昨日の夕方、たくさん買い物をして、両手にいっぱいの荷物を持って家に向かっているときだった。
年配の女性が、マンションの塀に腰を下ろして座っていた。
その女性は、うつむいて足元を見ている。
どう見ても80歳は超えていそうだし、元気がない。
ひょっとしたら、フラッと歩いてきてしまった人かも知れない。
「これだけ荷物を持っていると、何にも手を貸せそうにないなぁ」
と思いながらも、そのまま通り過ぎることもできず、
「大丈夫ですか?御加減でも悪いですか?」
と声をかけてみた。
すると、その女性は、ハッと顔を顔を上げると、
「奥さん、私に話しかけてるの?」
と驚いた顔で言うので、
「具合が悪いんじゃなければいいのだけど」
みたいなことを聞いてみた。
するとその女性、急に満面の笑みになり、弾丸トークで自分がここにいる理由を話し始めた。
かいつまむと、近所の整形外科まで来たけど、帰り道、疲れたので座って休んでいたそうだ。
なぜかいつまむかといえば、その女性、自分の年齢や最近した病気、
整形外科に行くことになったいきさつ、家の様子やいつも歩く道と休む場所などなど、
私に口を挟む暇を与えず、ずーっと話していたから。
女性が少し、息を継いだスキに、
「大丈夫ならよかったです。
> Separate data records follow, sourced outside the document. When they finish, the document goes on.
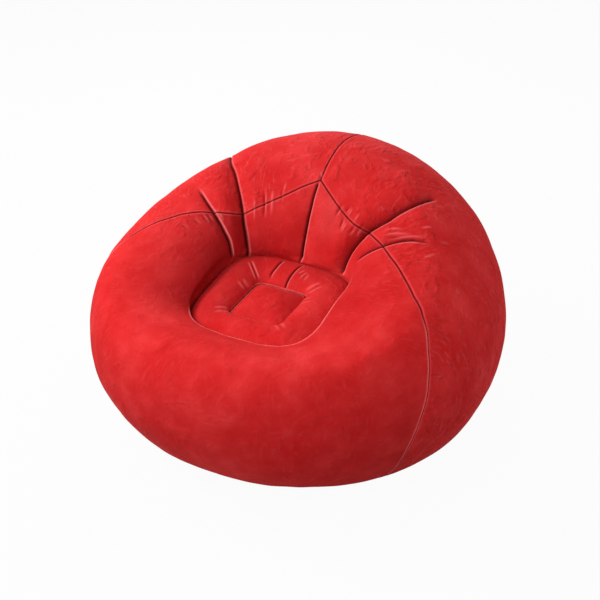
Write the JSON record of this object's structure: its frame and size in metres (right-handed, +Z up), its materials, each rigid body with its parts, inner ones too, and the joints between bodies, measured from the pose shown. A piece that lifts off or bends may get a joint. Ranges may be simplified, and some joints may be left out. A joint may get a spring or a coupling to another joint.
{
  "type": "inflatable pouf chair",
  "caption": "Flocked inflatable one-seat pouf chair with a rounded backrest and arms, a ring-shaped seat with a small square centre, inner webs and a screw-in air valve.",
  "frame": {"origin": "on the floor, under the middle of the chair's bounding box", "axes": "+Z up; -Y the way the sitter faces; +X to the sitter's left"},
  "size_m": [1.07, 1.06, 0.6977],
  "materials": {
    "flocked_skin": "matte",
    "inner_vinyl": "satin",
    "valve_plastic": "satin",
    "gasket_rubber": "matte"
  },
  "bodies": {
    "root": {"front_panel": "flocked_skin", "back_panel_left": "flocked_skin", "back_panel_right": "flocked_skin", "seat_ring_panel": "flocked_skin", "seat_centre_panel": "flocked_skin", "base_panel": "flocked_skin", "centre_web": "inner_vinyl", "back_web_left": "inner_vinyl", "back_web_right": "inner_vinyl", "arm_web_left": "inner_vinyl", "arm_web_right": "inner_vinyl", "seat_groove_web": "inner_vinyl", "seat_tie_back": "inner_vinyl", "seat_tie_front": "inner_vinyl", "seat_tie_left": "inner_vinyl", "seat_tie_right": "inner_vinyl", "valve_patch": "inner_vinyl", "valve_base": "valve_plastic"},
    "gasket": {"valve_gasket": "gasket_rubber"},
    "insert": {"valve_insert": "valve_plastic", "cap_tether": "valve_plastic"},
    "flap": {"valve_flap": "valve_plastic"},
    "cap": {"valve_cap": "valve_plastic"}
  },
  "joints": [
    {"name": "gasket_lift", "type": "slide", "parent": "root", "child": "gasket", "axis": [-0.4275, 0.8205, -0.3796], "range_m": [0, 0.01]},
    {"name": "insert_turn", "type": "hinge", "parent": "gasket", "child": "insert", "pos_m": [-0.2349, 0.43901, 0.16], "axis": [-0.4275, 0.8205, -0.3796], "range_deg": [0, 900]},
    {"name": "cap_swing", "type": "hinge", "parent": "insert", "child": "cap", "pos_m": [-0.25318, 0.44143, 0.15565], "axis": [-0.1754, 0.3366, 0.9252], "range_deg": [0, 150]},
    {"name": "flap_swing", "type": "hinge", "parent": "insert", "child": "flap", "pos_m": [-0.24148, 0.4326, 0.16108], "axis": [0.1754, -0.3366, -0.9252], "range_deg": [0, 55]}
  ],
  "couplings": [
    {"joint": "gasket_lift", "follows": "insert_turn", "m_per_rad": 0.00063662}
  ]
}
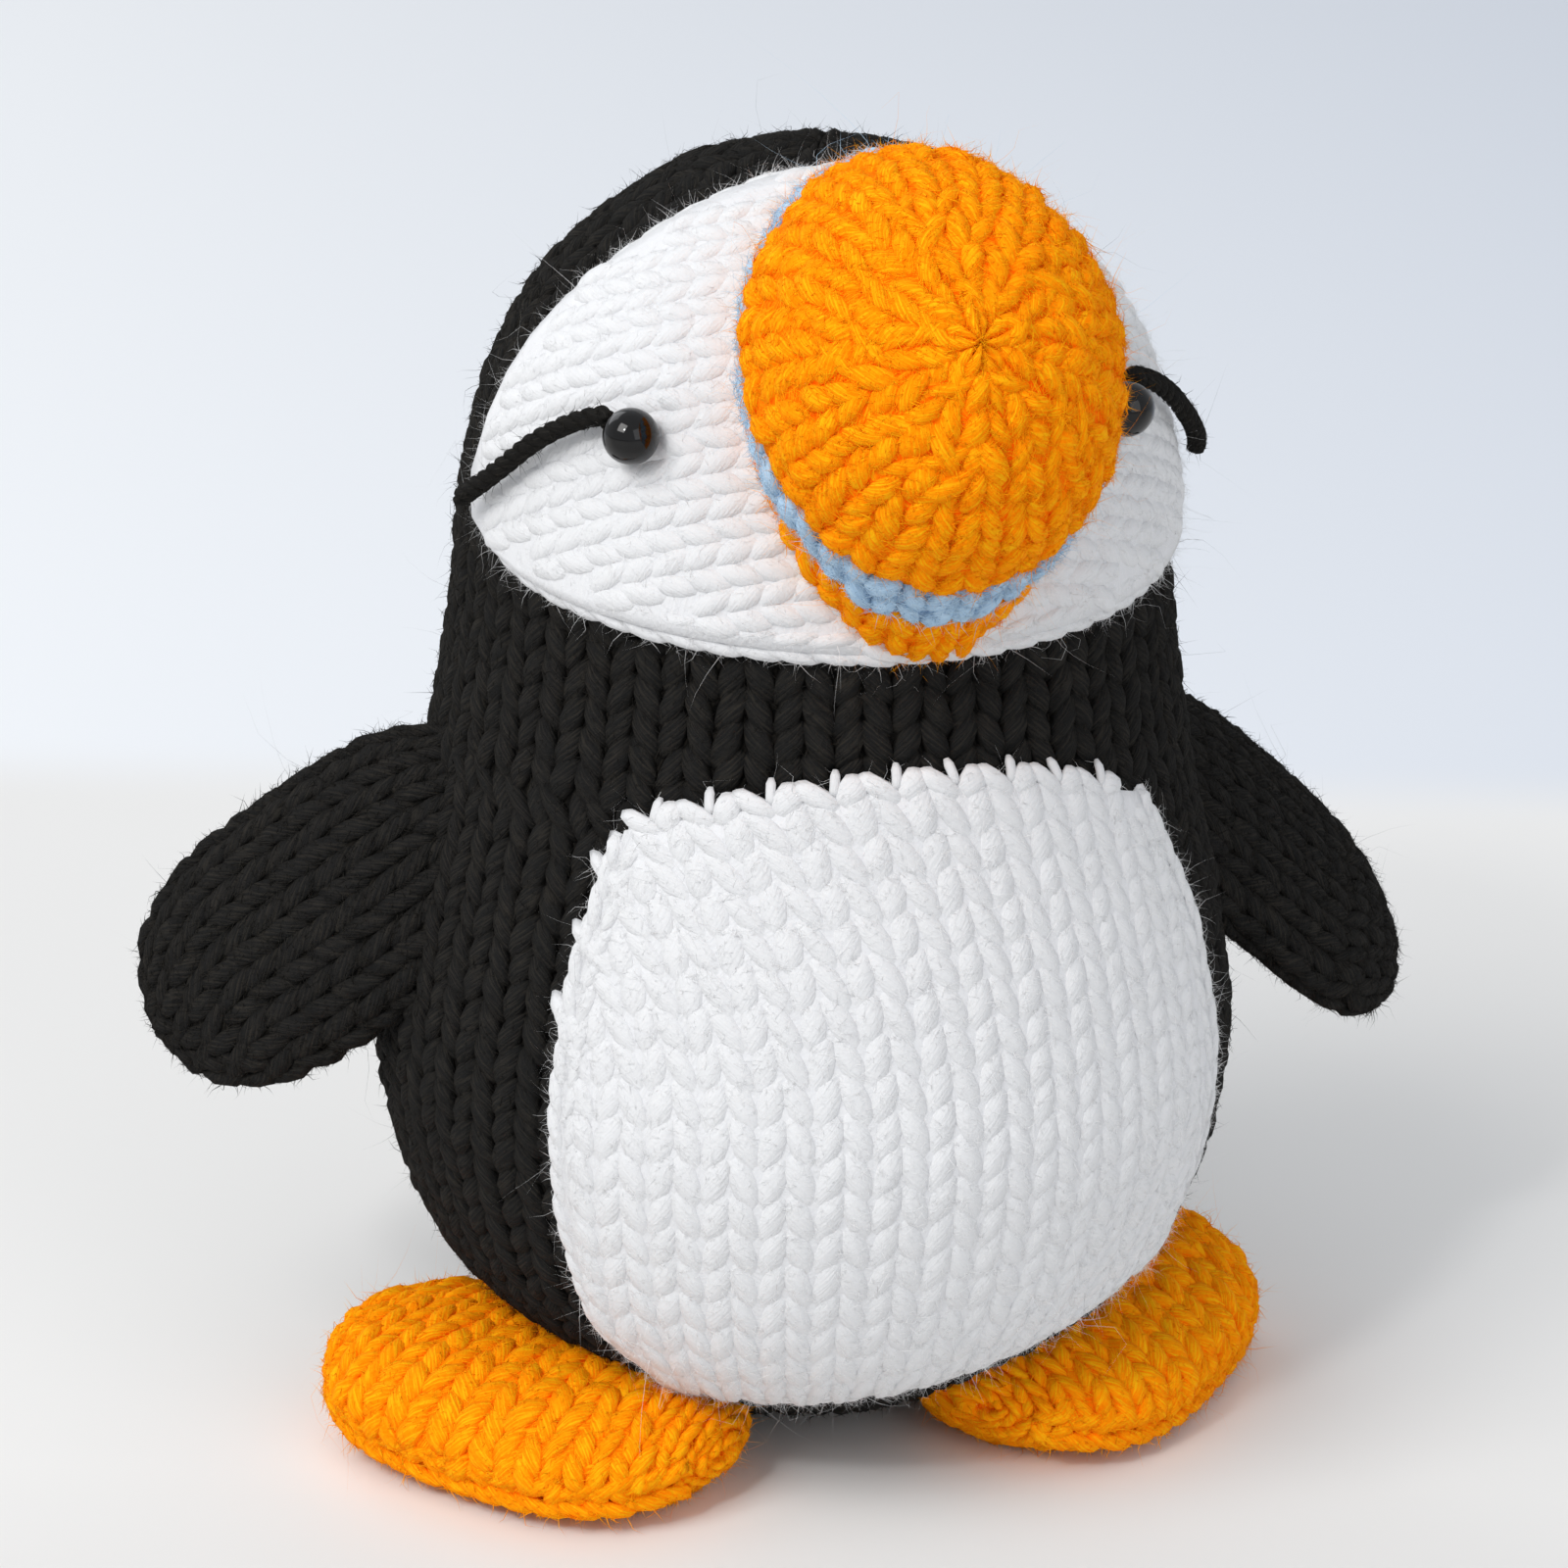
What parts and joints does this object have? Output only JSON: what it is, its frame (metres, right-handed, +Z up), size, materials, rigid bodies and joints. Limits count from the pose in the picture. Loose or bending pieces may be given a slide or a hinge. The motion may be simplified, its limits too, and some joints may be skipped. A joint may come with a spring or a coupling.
{
  "type": "knitted toy puffin",
  "caption": "Hand-knitted, stuffed toy puffin standing on two oval feet, with a skittle-shaped body, a domed beak and two paddle wings.",
  "frame": {"origin": "middle of the flat underside of the body, at floor level", "axes": "+Z up, the toy faces -Y, and its own left wing is towards +X"},
  "size_m": [0.0991, 0.075, 0.1029],
  "materials": {
    "black_yarn": "soft acrylic knitting yarn with a fine fuzz",
    "white_yarn": "soft acrylic knitting yarn with a fine fuzz",
    "orange_yarn": "soft acrylic knitting yarn with a fine fuzz",
    "blue_yarn": "soft acrylic knitting yarn with a fine fuzz",
    "black_bead": "glossy round bead"
  },
  "bodies": {
    "root": {"body": "black_yarn", "head": "black_yarn", "face_patch": "white_yarn", "belly_panel": "white_yarn", "beak_base": "orange_yarn", "beak_band": "blue_yarn", "beak_tip": "orange_yarn", "eye_left": "black_bead", "eye_right": "black_bead", "eye_line_left": "black_yarn", "eye_line_right": "black_yarn", "wing_left": "black_yarn", "wing_right": "black_yarn", "foot_left": "orange_yarn", "foot_right": "orange_yarn"}
  },
  "joints": []
}
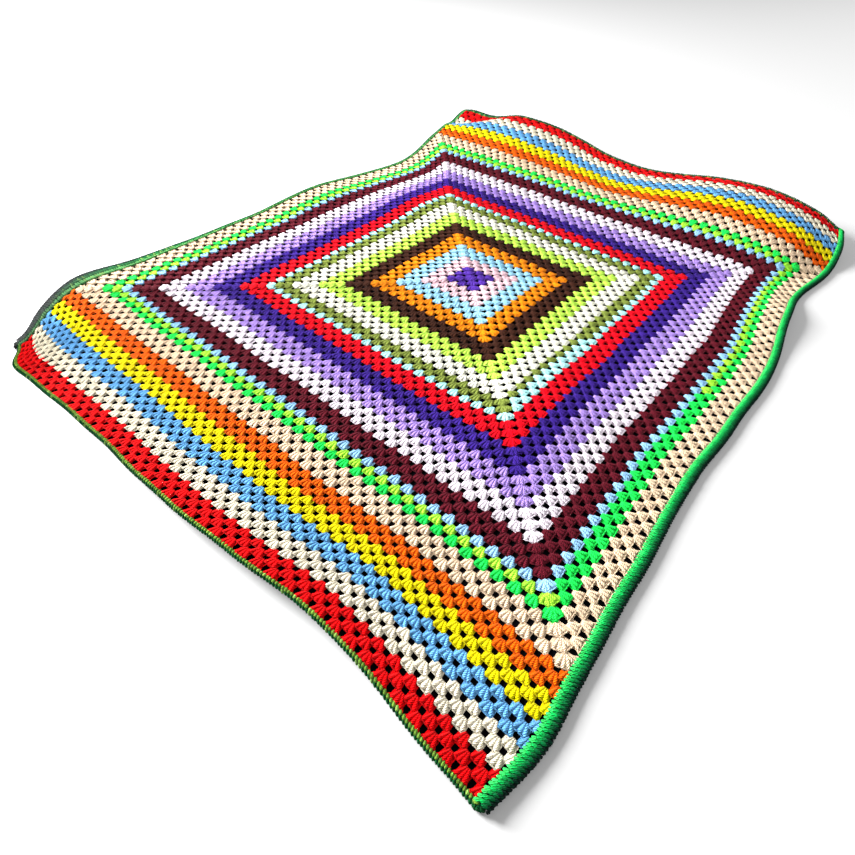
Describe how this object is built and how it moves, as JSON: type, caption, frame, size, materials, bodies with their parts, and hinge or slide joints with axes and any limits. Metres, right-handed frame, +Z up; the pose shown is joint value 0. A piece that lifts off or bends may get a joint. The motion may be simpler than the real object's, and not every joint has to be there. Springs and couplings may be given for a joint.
{
  "type": "granny square blanket",
  "caption": "Crocheted lap blanket: a square worked in striped rounds, a striped band on two sides and a corded edging, lying loose in soft folds.",
  "frame": {"origin": "middle of the bottom of the blanket's box, on the surface it lies on", "axes": "+Z up, +Y along the blanket from its near end to its raised far end, +X across it"},
  "size_m": [1.1094, 1.4068, 0.0708],
  "materials": {
    "square_yarn": "matt acrylic or wool yarn in treble clusters, in striped rounds of many colours",
    "end_band_yarn": "matt acrylic or wool yarn in treble clusters, in straight striped rows",
    "edging_yarn": "matt variegated green yarn in tight short stitches"
  },
  "bodies": {
    "root": {"granny_square": "square_yarn", "near_end_band": "end_band_yarn", "far_end_band": "end_band_yarn", "edging": "edging_yarn"}
  },
  "joints": []
}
」
と言って去ろうとしたら、
「奥さん、私のこと、心配して声をかけてくださったのね。
私、嬉しくて涙が出るわ・・・・。」
と目頭を押さえたけど、実際は、泣いてませんでした。(笑)
「松田聖子か!」
と突っ込みたかったけど、うれしかったのは、きっと本当なんだろうからいいや。
私も楽しかったしね。
お別れを言って、家に戻って窓からその女性の座っていたところを見たら、もういなくなっていた。
休憩のお付き合いになったのならよかった。
でも、次は重い荷物を持っていないときに会いたいものだ。
↑昨日、91歳の彼女が座っていた塀。